The research found a desire by IT managers to take remedial steps to solve their in-building coverage and capacity problems. A quarter of those respondents whose businesses have had an issue had turned to their carrier for assistance but found their service provider was unable to help. Meanwhile over a quarter (28 percent) of IT managers claimed to have taken connectivity matters into their own hands and their businesses have installed a wireless system to improve coverage and/or capacity issues. A further 19 percent reported they had looked into installing a system but had yet to do so.
However, the survey also uncovered a significant business opportunity for mobile operators that can address the in-building challenge and deliver additional services to the enterprise. Nearly half of the IT managers surveyed (47 percent) reported interest in Mobile Device Management as an operator-hosted service to manage, monitor, secure and support mobile devices in the enterprise. 40 percent demonstrated an interest in Wi-Fi as a service from their operator. These findings support a recent report by Exact Ventures, Enterprise Mobility Services are Market Opportunity for Mobile Service Providers, which concludes that managed mobility services represent a $100 billion market opportunity for mobile operators, and a saving of 35% a year for enterprises adopting such operator-delivered managed and hosted services.
A city can have almost ubiquitous 3G cellular coverage, but thats only half the mobility story, particularly when it comes to in-building services for enterprise customers, said Art King, Director of Enterprise Services & Technologies, SpiderCloud Wireless. Too many businesses suffer from not only patchy indoor coverage in their premises, but also capacity issues that mean dropped calls, late texts and substandard data rates. Not surprisingly, a high number of businesses say they would churn to an operator that could guarantee better service but the fact that they havent already suggests that far from being an operator-dependent issue, it is actually all too common.
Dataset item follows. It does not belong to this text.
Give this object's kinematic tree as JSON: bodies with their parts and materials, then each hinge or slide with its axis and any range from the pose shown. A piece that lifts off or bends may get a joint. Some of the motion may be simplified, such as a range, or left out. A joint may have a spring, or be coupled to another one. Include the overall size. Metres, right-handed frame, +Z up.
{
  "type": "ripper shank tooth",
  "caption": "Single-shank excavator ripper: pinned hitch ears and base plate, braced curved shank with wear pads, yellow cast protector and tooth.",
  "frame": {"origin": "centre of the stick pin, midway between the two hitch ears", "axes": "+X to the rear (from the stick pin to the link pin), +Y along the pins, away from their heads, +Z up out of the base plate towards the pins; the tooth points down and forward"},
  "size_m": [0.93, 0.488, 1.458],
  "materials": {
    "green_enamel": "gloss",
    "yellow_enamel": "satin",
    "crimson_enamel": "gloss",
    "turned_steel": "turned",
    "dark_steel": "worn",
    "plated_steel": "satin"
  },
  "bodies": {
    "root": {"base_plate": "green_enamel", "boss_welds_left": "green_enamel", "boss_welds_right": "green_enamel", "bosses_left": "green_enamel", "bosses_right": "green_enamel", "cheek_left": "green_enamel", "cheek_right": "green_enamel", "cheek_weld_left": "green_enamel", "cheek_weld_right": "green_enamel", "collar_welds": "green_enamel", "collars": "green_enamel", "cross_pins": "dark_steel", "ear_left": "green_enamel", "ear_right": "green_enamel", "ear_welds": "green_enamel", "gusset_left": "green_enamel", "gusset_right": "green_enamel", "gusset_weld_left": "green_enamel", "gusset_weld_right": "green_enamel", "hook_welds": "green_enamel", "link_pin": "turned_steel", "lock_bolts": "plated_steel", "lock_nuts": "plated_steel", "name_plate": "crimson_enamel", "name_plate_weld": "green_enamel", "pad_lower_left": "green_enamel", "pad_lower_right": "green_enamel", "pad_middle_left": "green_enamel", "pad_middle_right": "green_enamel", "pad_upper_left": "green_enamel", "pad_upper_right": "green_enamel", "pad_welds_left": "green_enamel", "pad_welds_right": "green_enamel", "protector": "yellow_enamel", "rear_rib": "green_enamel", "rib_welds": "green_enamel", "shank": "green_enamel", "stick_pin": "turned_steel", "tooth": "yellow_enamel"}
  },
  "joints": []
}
Theres a real opportunity therefore for the operator that can solve the in-building headache and then open up further incremental revenue streams from the new managed services they can offer over the top of the enterprise RAN, he continued.
Enterprise small cells have emerged as the most promising technology to deliver high-capacity and 3G coverage inside offices. Analyst firms such as Infonetics, ABI Research and Informa expect enterprise small cells to be the fastest growing segment of the small cell market. ABI predicts small cells for enterprise deployments will catch up with DAS by the 2016 timeframe reaching the $2 billion mark by 2016.